**Stored data:**
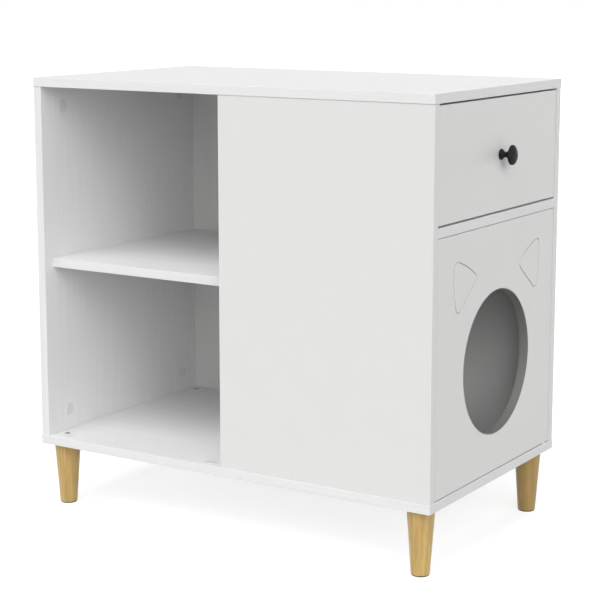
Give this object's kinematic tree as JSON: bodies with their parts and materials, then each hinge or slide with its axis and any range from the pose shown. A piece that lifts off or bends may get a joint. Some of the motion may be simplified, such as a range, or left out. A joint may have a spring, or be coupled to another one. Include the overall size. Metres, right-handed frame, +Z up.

---

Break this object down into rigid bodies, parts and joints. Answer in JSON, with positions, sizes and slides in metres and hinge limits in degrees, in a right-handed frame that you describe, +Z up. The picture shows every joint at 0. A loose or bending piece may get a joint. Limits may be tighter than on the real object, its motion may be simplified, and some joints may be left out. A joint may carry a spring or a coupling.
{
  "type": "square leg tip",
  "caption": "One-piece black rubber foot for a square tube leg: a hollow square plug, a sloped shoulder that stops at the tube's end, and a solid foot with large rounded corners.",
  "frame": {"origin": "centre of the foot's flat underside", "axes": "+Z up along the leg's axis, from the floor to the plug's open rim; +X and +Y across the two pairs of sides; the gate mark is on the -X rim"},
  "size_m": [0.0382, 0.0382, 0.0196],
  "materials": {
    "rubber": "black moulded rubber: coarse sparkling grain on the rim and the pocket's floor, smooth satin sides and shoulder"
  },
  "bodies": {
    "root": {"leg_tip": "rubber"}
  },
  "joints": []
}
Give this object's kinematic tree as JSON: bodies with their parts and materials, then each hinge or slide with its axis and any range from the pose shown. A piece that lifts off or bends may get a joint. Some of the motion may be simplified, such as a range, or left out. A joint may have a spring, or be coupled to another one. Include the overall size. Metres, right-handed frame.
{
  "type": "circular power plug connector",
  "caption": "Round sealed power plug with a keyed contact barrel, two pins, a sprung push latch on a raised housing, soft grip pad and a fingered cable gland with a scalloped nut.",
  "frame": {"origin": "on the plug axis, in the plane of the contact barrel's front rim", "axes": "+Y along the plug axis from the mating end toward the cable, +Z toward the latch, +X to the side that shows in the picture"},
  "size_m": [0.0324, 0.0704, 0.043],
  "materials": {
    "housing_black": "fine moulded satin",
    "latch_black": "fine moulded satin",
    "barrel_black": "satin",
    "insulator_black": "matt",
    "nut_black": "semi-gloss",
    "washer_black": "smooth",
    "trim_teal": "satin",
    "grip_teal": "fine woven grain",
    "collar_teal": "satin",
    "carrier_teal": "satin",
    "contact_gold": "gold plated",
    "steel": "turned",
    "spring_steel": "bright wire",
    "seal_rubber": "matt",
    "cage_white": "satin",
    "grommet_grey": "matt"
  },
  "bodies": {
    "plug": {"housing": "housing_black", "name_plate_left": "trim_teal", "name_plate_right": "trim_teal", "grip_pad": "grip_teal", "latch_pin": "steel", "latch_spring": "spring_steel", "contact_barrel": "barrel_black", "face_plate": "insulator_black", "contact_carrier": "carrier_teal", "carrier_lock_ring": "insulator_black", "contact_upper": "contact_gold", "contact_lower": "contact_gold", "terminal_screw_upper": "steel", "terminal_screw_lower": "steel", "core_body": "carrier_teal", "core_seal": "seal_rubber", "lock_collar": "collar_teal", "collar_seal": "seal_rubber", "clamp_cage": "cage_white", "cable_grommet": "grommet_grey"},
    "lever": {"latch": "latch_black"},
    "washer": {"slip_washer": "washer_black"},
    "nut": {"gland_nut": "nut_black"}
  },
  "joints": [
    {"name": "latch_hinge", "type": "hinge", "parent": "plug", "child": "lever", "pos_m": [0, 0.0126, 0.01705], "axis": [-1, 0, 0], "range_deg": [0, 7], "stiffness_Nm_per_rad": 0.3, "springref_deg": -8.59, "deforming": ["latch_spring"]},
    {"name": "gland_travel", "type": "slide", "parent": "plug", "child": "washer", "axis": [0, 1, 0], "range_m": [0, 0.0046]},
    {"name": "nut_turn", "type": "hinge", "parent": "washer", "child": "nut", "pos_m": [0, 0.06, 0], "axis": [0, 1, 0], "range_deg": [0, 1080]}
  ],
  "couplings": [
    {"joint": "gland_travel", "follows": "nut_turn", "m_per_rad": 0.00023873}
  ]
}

...

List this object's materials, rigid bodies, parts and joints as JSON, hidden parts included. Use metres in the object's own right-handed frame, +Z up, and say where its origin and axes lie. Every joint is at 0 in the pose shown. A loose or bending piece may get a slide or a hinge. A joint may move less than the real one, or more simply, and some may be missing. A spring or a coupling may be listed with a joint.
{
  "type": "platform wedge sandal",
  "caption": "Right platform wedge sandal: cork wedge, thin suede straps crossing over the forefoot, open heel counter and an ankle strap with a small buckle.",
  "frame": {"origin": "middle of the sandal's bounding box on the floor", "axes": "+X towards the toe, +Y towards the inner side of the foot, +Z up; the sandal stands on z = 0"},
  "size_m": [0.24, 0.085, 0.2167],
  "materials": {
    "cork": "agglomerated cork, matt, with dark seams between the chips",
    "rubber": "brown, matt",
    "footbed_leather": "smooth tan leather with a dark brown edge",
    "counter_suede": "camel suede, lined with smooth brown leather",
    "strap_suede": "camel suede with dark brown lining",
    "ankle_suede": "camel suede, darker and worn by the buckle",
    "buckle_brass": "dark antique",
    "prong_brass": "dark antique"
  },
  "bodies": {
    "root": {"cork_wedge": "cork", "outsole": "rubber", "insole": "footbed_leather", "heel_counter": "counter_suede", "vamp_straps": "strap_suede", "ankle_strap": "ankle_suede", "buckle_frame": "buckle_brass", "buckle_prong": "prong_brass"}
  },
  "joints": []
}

**Written task:** From the entries above, copy every line where the word "then" shows up.

**Solution to this problem:**
Give this object's kinematic tree as JSON: bodies with their parts and materials, then each hinge or slide with its axis and any range from the pose shown. A piece that lifts off or bends may get a joint. Some of the motion may be simplified, such as a range, or left out. A joint may have a spring, or be coupled to another one. Include the overall size. Metres, right-handed frame, +Z up.
Give this object's kinematic tree as JSON: bodies with their parts and materials, then each hinge or slide with its axis and any range from the pose shown. A piece that lifts off or bends may get a joint. Some of the motion may be simplified, such as a range, or left out. A joint may have a spring, or be coupled to another one. Include the overall size. Metres, right-handed frame.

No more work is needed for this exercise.